Ron brings Jamm to his cabin for some tough love, and it’s with unbridled glee that we see Leslie dish out some abuse that Jamm has sorely deserved, spraying him with Tammy’s perfume and smacking him in the face. Ron gives Jamm an iron-forged chastity belt, and he and Leslie role-play a bit, allowing Amy Poehler to show off a killer Megan Mullally impression. (Ron’s reponse: “This gambit has failed! Why don’t you feed yourself to the snakes!”) In the end, Jamm is saved from a life of forced mustache growing and meat consumption, and not even Tammy stripping naked in the middle of the library can turn Jamm from the straight and narrow. He abstains from the council vote, leaving Ron and Leslie’s land fight at a stalemate.

Elsewhere: as Joan Calamezzo gets her star on the Pawnee walk of fame (after a slow-motion meltdown and rehab stint, fodder for her ninth memoir Game of Joans), April sees Joan’s continued confidence and passion and decides her own “insides are dying.” What is April passionate about? Does she even like her job? If living under a bridge and asking people riddles isn’t an option, what is? She takes a cue from Ben and goes to check out her “dream job” when she was ten years old — a mortician’s office, naturally, where a uncomfortably sunny mortician only succeeds in making that sound weird and lame, too. (“People are dying to get in!”) April may not know what’s next for her, but Ben gets a hug for his support.

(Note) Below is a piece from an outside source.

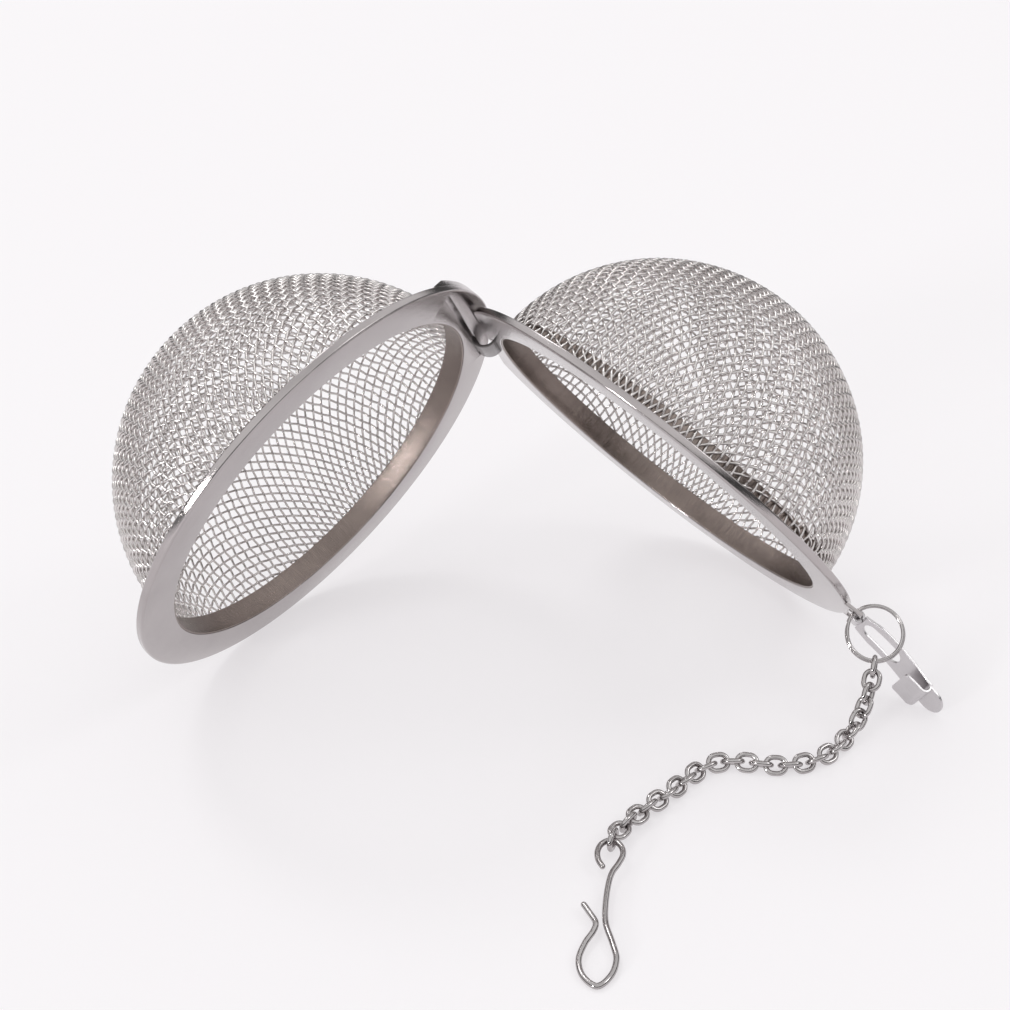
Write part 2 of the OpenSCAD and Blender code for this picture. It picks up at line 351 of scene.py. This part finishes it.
def smooth_by_angle(obj, degrees=35):
    bm = bmesh.new()
    bm.from_mesh(obj.data)
    limit = math.radians(degrees)
    for face in bm.faces:
        face.smooth = True
    for edge in bm.edges:
        edge.smooth = not (edge.is_manifold and edge.calc_face_angle(0) > limit)
    bm.to_mesh(obj.data)
    bm.free()


def polar_grain(obj, place, centre_x):
    """Stores the run round a half's axis and the distance from it, in millimetres, as the grain map."""
    back = np.array(place.inverted())
    points = np.empty(len(obj.data.vertices) * 3)
    obj.data.vertices.foreach_get("co", points)
    points = points.reshape(-1, 3) / MM @ back[:3, :3].T + back[:3, 3]
    x, y = points[:, 0] - centre_x, points[:, 1]
    r = np.hypot(x, y)
    layer = obj.data.uv_layers.get("grain") or obj.data.uv_layers.new(name="grain")
    corners = np.empty(len(obj.data.loops), int)
    obj.data.loops.foreach_get("vertex_index", corners)
    angle = np.arctan2(y, x)[corners].reshape(-1)
    starts = np.empty(len(obj.data.polygons), int)
    totals = np.empty(len(obj.data.polygons), int)
    obj.data.polygons.foreach_get("loop_start", starts)
    obj.data.polygons.foreach_get("loop_total", totals)
    first = np.repeat(angle[starts], totals)
    angle = first + (angle - first + np.pi) % (2 * np.pi) - np.pi
    across = (r - points[:, 2])[corners]
    layer.data.foreach_set("uv", np.stack([angle * RIM_R, across], 1).ravel())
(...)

Finally, all of the marriage proposals happening at Tommy’s Bistro are making Mr. Haverford feel lovesick. Fortunately, his restaurant is getting good press, and former flame Lucy (Natalie Morales) has sent him a Gryzzletext! With Andy in tow, Tom taxis off to Chicago (a $450 fare), where the two serendipitously run into each other. (I’ll allow it.) Tom asks Lucy to manage his restaurant, and she says that sounds great…she just needs to check with her boyfriend. Oh. Tom, through gritted teeth: “Everything worked out exactly as I hoped!” Me too, Tommy. Me, too.

Odds and Ends:

  • Jon Hamm will be hanging at Subway, if anyone needs him! Werner Herzog, meanwhile, is moving closer to Disney World.
  • “That tuxedo makes you look like a sexy orchestra conductor.”
  • “When has Tommy ever let you down?” “…Constantly.”
  • “You’ve seen my weiner, you know how dumb it looks!”
  • “My son sells these on Etsy. He is a huge disappointment.”
  • “Looks like the chastity belt was inside you all along.”
  • Ben’s rising panic in the mortuary was a thing of beauty. All that was missing was the flop sweat, and it was just like he was back on live TV.
  • April, on Joan: “I hope she’s my real mom.”
  • The Chicago plot was great for Andy, who thought he was either in “The Big Apple” or “Beantown.” He was present enough to cover for Tom as to why they were there (“I have a job interview!”), but not that well (“…With the Chicago Bulls!”)
  • IN THE YEAR 2017…Motion-activated hologram tablets! A Jason Bourne reboot starring Kevin James! The Cubs just won the World Series! (Okay, that last one’s just trolling, Mike Schur.)